The theme of religion is arguably given a damning depiction and often exploited for comic relief by the director. In giving his feature film project an absurdly religious premise and title, Blaževičius’ portrayal of the church warrants close inspection by the audience. At one point in the film, Vytas assists his best friend in running an errand for the church that requires them to carry out some shopping. In the local supermarket, they find the cheapest red wine on offer and fill an entire shopping cart with it, joking about the church’s exhaustive consumption of alcohol on a daily basis. Upon returning to meet the vicar with their goods, the head of the church feigns a wine taster’s knowledge of vintage years and vineyards, mispronouncing their names as the bottles are plonked one by one onto his desk, their small, yellow reduced sale stickers plainly visible. The down to earth Vytas and his best friend are stark contrasts to the pompous vicar. Here, the humor lies in the clergy’s failed attempts to impress a couple of unbelievers. Vytas and his best friend refuse to take religion seriously, attending a service immediately after a night of heavy drinking and celebration. Giggling from the pews, a hungover Vytas watches his drowsy best friend – the unlikely bell ringer – fall asleep on the job and drop his instrument, loudly disrupting a prayer.

Yet the ending of the film clearly marks a change in Vytas’ attitude towards religion. Initially, he was quick to ridicule and criticize the awkward young man who claimed to have witnessed the presumed apparition.

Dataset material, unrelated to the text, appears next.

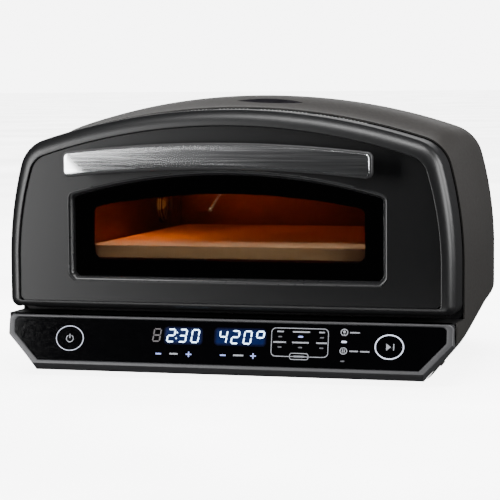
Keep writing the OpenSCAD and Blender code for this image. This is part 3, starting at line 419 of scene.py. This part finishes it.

While viewing the found footage on YouTube, he laughs at the quality of the video, mocking the quivering handheld camera and poor focus of the image. Vytas’ dismissive attitude is justified somewhat by the disheveled appearance of the man on screen with his bruised nose, shaved head and facial scars. His judgement, therefore, is also mirrored by the audience’s expectation of such a disreputable looking character. However, by the end of the story, Vytas no longer considers the youth insane. Both staring in front of the wall where Jesus Christ was once sighted, Vytas is framed as standing in alignment with the young man, agreeable and desperate for the hope that religion promises. Faith is a last resort for Vytas, something he is clearly uncomfortable submitting to and something which ultimately fails him. Perhaps out of necessity rather than choice, Vytas understands the importance of having something to believe in and here he waits for a sign that never comes.